Another video store faces censorship

Another video store faces censorship

A second Melbourne store stocking imported gay and lesbian films has been ordered to empty its shelves after being targeted by the federal Attorney-General’s Department.
Rowland Thomson, owner of gay bookshop Hares and Hyenas, received a letter from the department ordering him to remove 10 DVD titles, including television soaps and critically acclaimed documentaries.
“They got the titles from the website,” Thomson said. “Things like Boy Meets Boy; Noah’s Arc; and The Aggressives, a documentary about butch New York lesbians.”
Also on the list was the 1997 film Bent, about the suffering of gay men in Nazi concentration camps, which has also been performed as a stage play in Australia for the last 20 years.
“Could you imagine if books had to be presented for classification? It’s a class thing; film being a more popular medium. We can sell the French Rugby calendar, but we can’t sell the Making Of DVD,” he said.
 “This is a censorship due to minority interests.”
The cost to classify a three-hour film was quoted at $2,500, and came under attack in The Age earlier this week for unfairly hurting minority groups.
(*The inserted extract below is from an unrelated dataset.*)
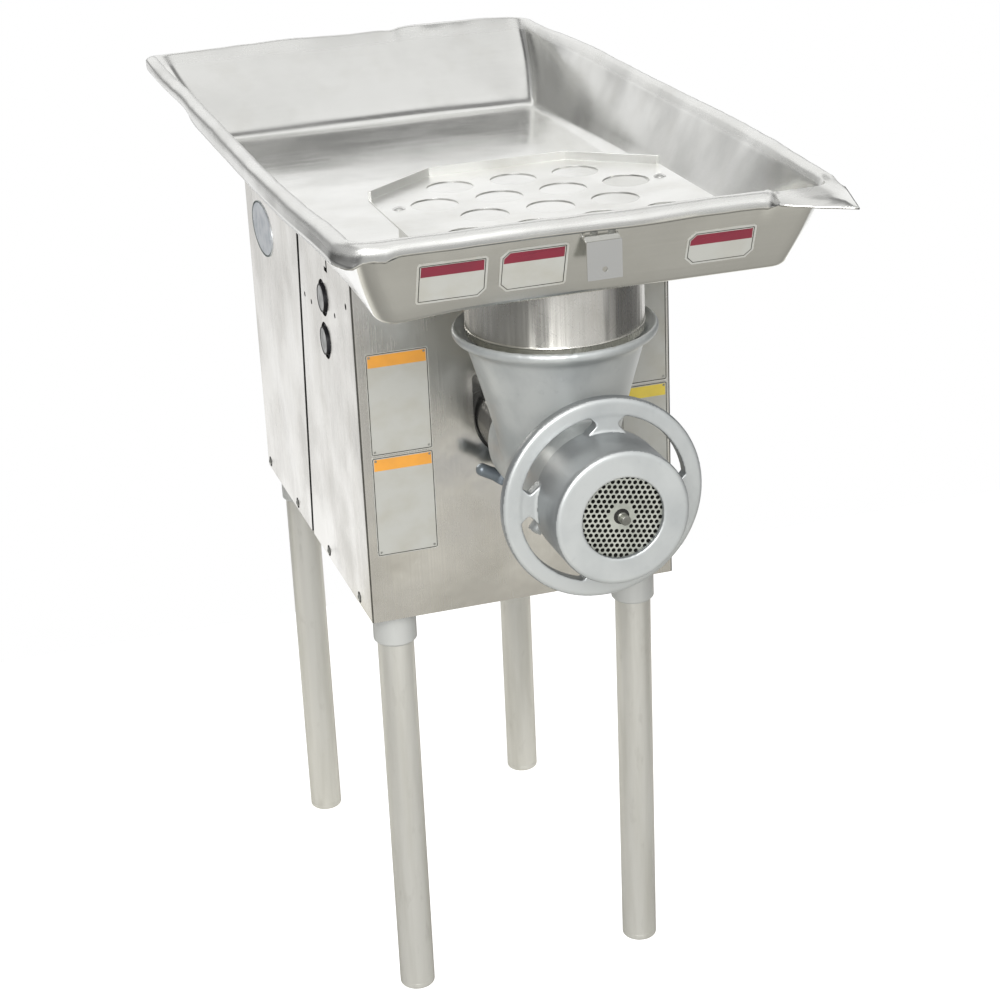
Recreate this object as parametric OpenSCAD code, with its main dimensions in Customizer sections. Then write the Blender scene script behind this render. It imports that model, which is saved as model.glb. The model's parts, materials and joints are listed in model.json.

OutVideo owner Paul Hollingworth, who last month received a similar order from the department and faces removing more than half his stock, said feedback had been mixed
Adult stores have been able to stock unclassified material by ignoring the department’s warnings, but Hollingworth said that wasn’t the answer.
“Something needs to change; maybe an American-style system of voluntary classification that’s just a parenting advisory,” he said.
“It doesn’t only affect us. A lot of the foreign communities, with maybe only a few thousand people living here, still want to see something from their country.”
A spokeswoman for Attorney-General Philip Ruddock said the department was simply enforcing the law.